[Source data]
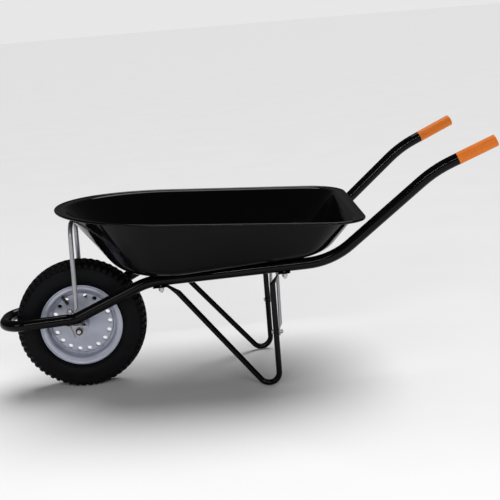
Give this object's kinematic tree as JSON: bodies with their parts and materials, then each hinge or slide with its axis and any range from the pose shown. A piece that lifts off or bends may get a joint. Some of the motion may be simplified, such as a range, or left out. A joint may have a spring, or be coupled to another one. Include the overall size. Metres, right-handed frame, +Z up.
{
  "type": "wheelbarrow",
  "caption": "Single-wheel wheelbarrow: pressed steel tray on one bent tube frame with a nose loop, V-shaped tube legs, pneumatic wheel and plastic grips.",
  "frame": {"origin": "on the ground under the middle of the barrow's length, in its middle plane", "axes": "+X rearwards to the handles, +Y to the user's right, +Z up"},
  "size_m": [1.3893, 0.6086, 0.6577],
  "materials": {
    "black_enamel": "gloss black stoved enamel",
    "orange_plastic": "moulded, satin",
    "galvanised_steel": "zinc plated, dull",
    "zinc_steel": "bright zinc plated",
    "silver_paint": "silver powder coat",
    "dark_steel": "satin",
    "bearing_steel": "polished",
    "tyre_rubber": "black rubber",
    "tube_rubber": "black rubber",
    "black_plastic": "moulded"
  },
  "bodies": {
    "barrow": {"tray": "black_enamel", "main_frame_tube": "black_enamel", "left_leg": "black_enamel", "right_leg": "black_enamel", "left_grip": "orange_plastic", "right_grip": "orange_plastic", "front_stay": "galvanised_steel", "rear_brace": "galvanised_steel", "left_axle_bracket": "galvanised_steel", "right_axle_bracket": "galvanised_steel", "axle": "zinc_steel", "axle_nuts": "dark_steel", "axle_washers": "zinc_steel", "axle_spacers": "zinc_steel", "bearing_inner_rings": "bearing_steel", "tray_bolts": "zinc_steel", "tray_bolt_washers": "zinc_steel", "tray_bolt_nuts": "zinc_steel", "stay_bolts": "zinc_steel", "stay_bolt_washers": "zinc_steel", "stay_bolt_nuts": "zinc_steel", "brace_bolts": "zinc_steel", "brace_bolt_nuts": "zinc_steel"},
    "wheel": {"tyre": "tyre_rubber", "inner_tube": "tube_rubber", "left_rim_half": "silver_paint", "right_rim_half": "silver_paint", "wheel_hub": "silver_paint", "bearing_outer_rings": "bearing_steel", "bearing_balls": "bearing_steel", "valve_stem": "tube_rubber", "valve_cap": "black_plastic"}
  },
  "joints": [
    {"name": "wheel_spin", "type": "hinge", "parent": "barrow", "child": "wheel", "pos_m": [-0.4615, 0, 0.185], "axis": [0, 1, 0], "continuous": true}
  ]
}
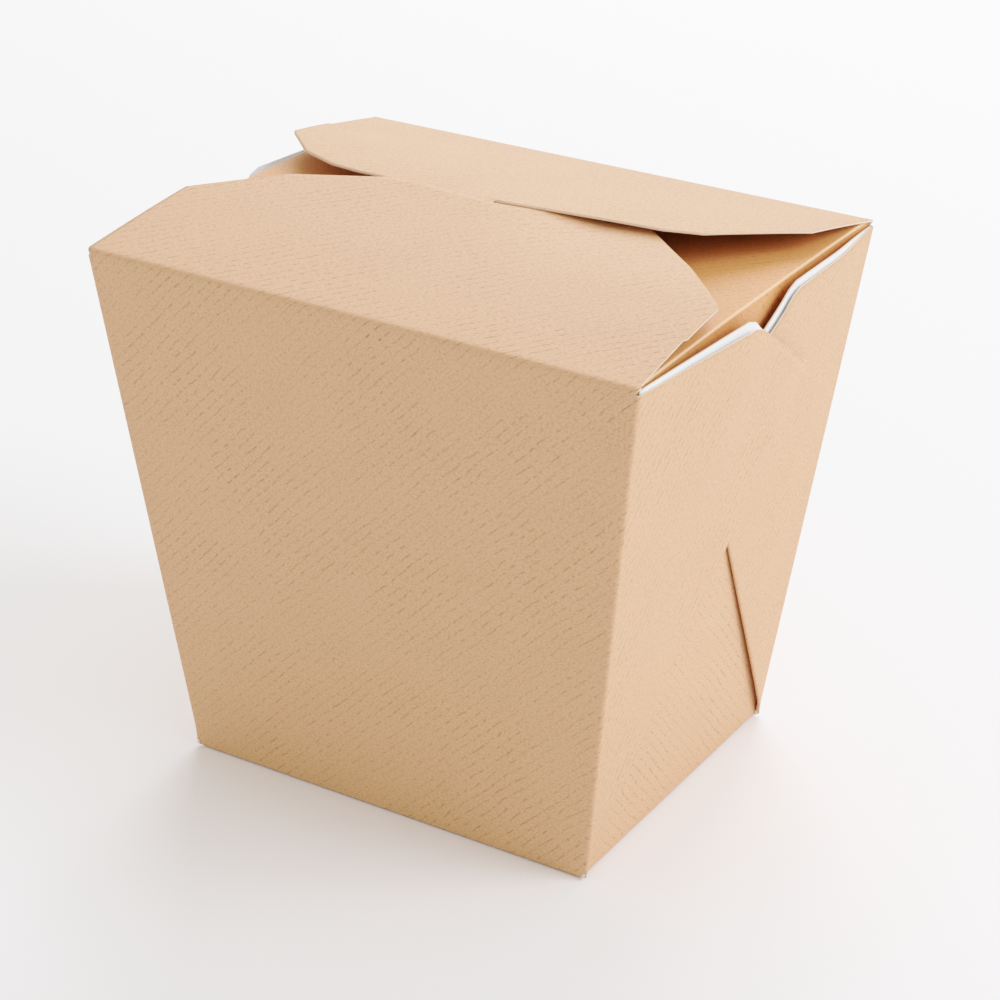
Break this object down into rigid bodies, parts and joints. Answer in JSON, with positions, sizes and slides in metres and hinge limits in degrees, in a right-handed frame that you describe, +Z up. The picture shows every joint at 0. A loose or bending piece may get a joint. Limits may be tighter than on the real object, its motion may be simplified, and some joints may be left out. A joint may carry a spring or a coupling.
{
  "type": "noodle takeaway box",
  "caption": "Shut kraft board takeaway carton with outward leaning walls, web corners folded onto both ends and two interlocking top flaps.",
  "frame": {"origin": "centre of the underside of the base", "axes": "+X along the front wall to the right, +Y from the front wall to the back wall, +Z up"},
  "size_m": [0.1134, 0.089, 0.1067],
  "materials": {
    "kraft_board": "matt brown kraft board, white on its inner side"
  },
  "bodies": {
    "root": {"carton": "kraft_board"}
  },
  "joints": []
}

▶ **The problem**
Copy every line of the material, please, keeping it exactly the same.

▶ **Full output**
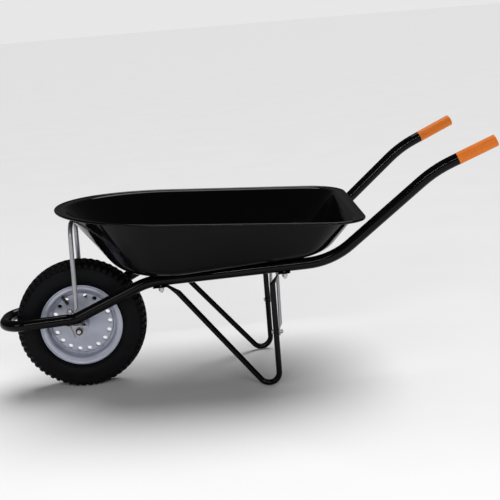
Give this object's kinematic tree as JSON: bodies with their parts and materials, then each hinge or slide with its axis and any range from the pose shown. A piece that lifts off or bends may get a joint. Some of the motion may be simplified, such as a range, or left out. A joint may have a spring, or be coupled to another one. Include the overall size. Metres, right-handed frame, +Z up.
{
  "type": "wheelbarrow",
  "caption": "Single-wheel wheelbarrow: pressed steel tray on one bent tube frame with a nose loop, V-shaped tube legs, pneumatic wheel and plastic grips.",
  "frame": {"origin": "on the ground under the middle of the barrow's length, in its middle plane", "axes": "+X rearwards to the handles, +Y to the user's right, +Z up"},
  "size_m": [1.3893, 0.6086, 0.6577],
  "materials": {
    "black_enamel": "gloss black stoved enamel",
    "orange_plastic": "moulded, satin",
    "galvanised_steel": "zinc plated, dull",
    "zinc_steel": "bright zinc plated",
    "silver_paint": "silver powder coat",
    "dark_steel": "satin",
    "bearing_steel": "polished",
    "tyre_rubber": "black rubber",
    "tube_rubber": "black rubber",
    "black_plastic": "moulded"
  },
  "bodies": {
    "barrow": {"tray": "black_enamel", "main_frame_tube": "black_enamel", "left_leg": "black_enamel", "right_leg": "black_enamel", "left_grip": "orange_plastic", "right_grip": "orange_plastic", "front_stay": "galvanised_steel", "rear_brace": "galvanised_steel", "left_axle_bracket": "galvanised_steel", "right_axle_bracket": "galvanised_steel", "axle": "zinc_steel", "axle_nuts": "dark_steel", "axle_washers": "zinc_steel", "axle_spacers": "zinc_steel", "bearing_inner_rings": "bearing_steel", "tray_bolts": "zinc_steel", "tray_bolt_washers": "zinc_steel", "tray_bolt_nuts": "zinc_steel", "stay_bolts": "zinc_steel", "stay_bolt_washers": "zinc_steel", "stay_bolt_nuts": "zinc_steel", "brace_bolts": "zinc_steel", "brace_bolt_nuts": "zinc_steel"},
    "wheel": {"tyre": "tyre_rubber", "inner_tube": "tube_rubber", "left_rim_half": "silver_paint", "right_rim_half": "silver_paint", "wheel_hub": "silver_paint", "bearing_outer_rings": "bearing_steel", "bearing_balls": "bearing_steel", "valve_stem": "tube_rubber", "valve_cap": "black_plastic"}
  },
  "joints": [
    {"name": "wheel_spin", "type": "hinge", "parent": "barrow", "child": "wheel", "pos_m": [-0.4615, 0, 0.185], "axis": [0, 1, 0], "continuous": true}
  ]
}
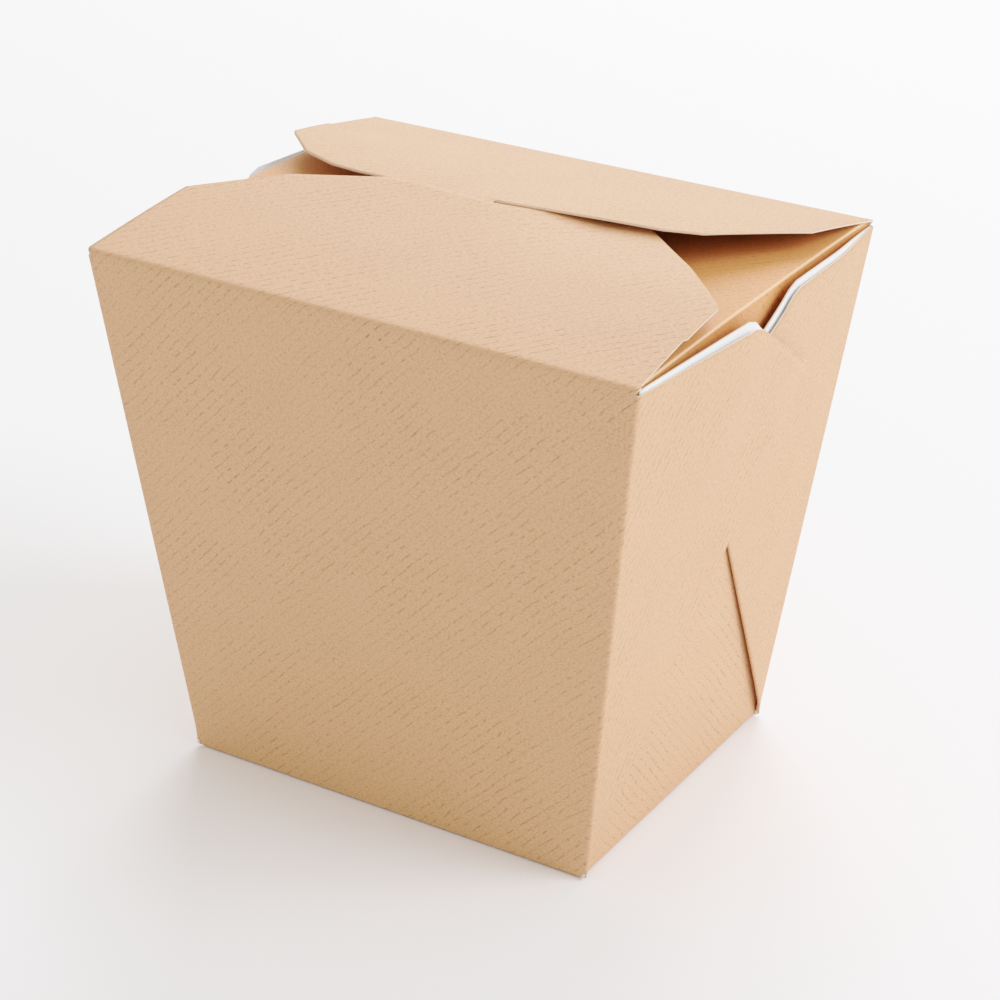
Break this object down into rigid bodies, parts and joints. Answer in JSON, with positions, sizes and slides in metres and hinge limits in degrees, in a right-handed frame that you describe, +Z up. The picture shows every joint at 0. A loose or bending piece may get a joint. Limits may be tighter than on the real object, its motion may be simplified, and some joints may be left out. A joint may carry a spring or a coupling.
{
  "type": "noodle takeaway box",
  "caption": "Shut kraft board takeaway carton with outward leaning walls, web corners folded onto both ends and two interlocking top flaps.",
  "frame": {"origin": "centre of the underside of the base", "axes": "+X along the front wall to the right, +Y from the front wall to the back wall, +Z up"},
  "size_m": [0.1134, 0.089, 0.1067],
  "materials": {
    "kraft_board": "matt brown kraft board, white on its inner side"
  },
  "bodies": {
    "root": {"carton": "kraft_board"}
  },
  "joints": []
}